When dealing with nuclear data and their uncertainties as contained in the covariance matrices, only the first two moments of the distributions (expectation values and covariances) are known. Due to this lack of information, the distributions are assumed to be of Gaussian shape. After performing all the calculations (typically 100 or more), the output quantities of interest are statistically analyzed, and their uncertainty ranges and sensitivities to the input parameters are determined.

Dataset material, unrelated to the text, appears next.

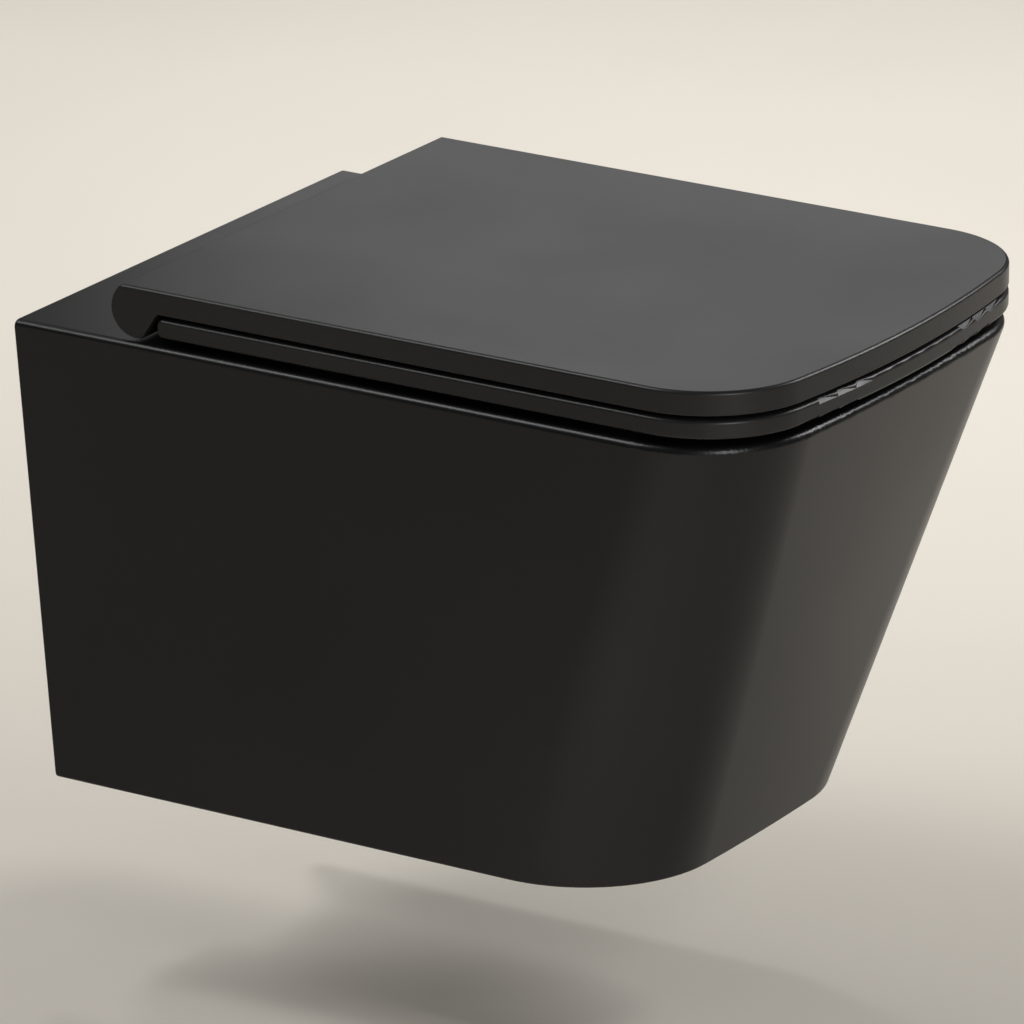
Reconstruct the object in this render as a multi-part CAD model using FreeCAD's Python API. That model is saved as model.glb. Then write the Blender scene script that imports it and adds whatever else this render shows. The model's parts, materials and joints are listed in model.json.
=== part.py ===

As code system for the nuclear calculations, the SCALE-6 system is chosen. It has the advantages that it contains comprehensive sets of up-to-date nuclear cross sections as well as covariance data and almost all codes needed for the desired calculations, codes and data are well matched, and both data and source code are open. The tools necessary for varying the nuclear data corresponding to the sampling results, as well as handling the nuclear data in all steps of the calculation chain, have been developed within the XSUSA system. As transport solvers, the 1D SN code XSDRN so far has been used for pin cell criticality calculations, the 2D general geometry SN code NEWT for spectral calculations, including few-group cross section generation, and the 3D Monte Carlo code KENO for stationary reactor core calculations. The propagation of uncertainties through depletion calculations with TRITON/NEWT is in preparation and has already been tested on a fuel assembly depletion calculation.
All these transport codes are part of the SCALE-6 system. In certain cases, also the 3D Monte Carlo code MCNP in multi-group mode has been applied.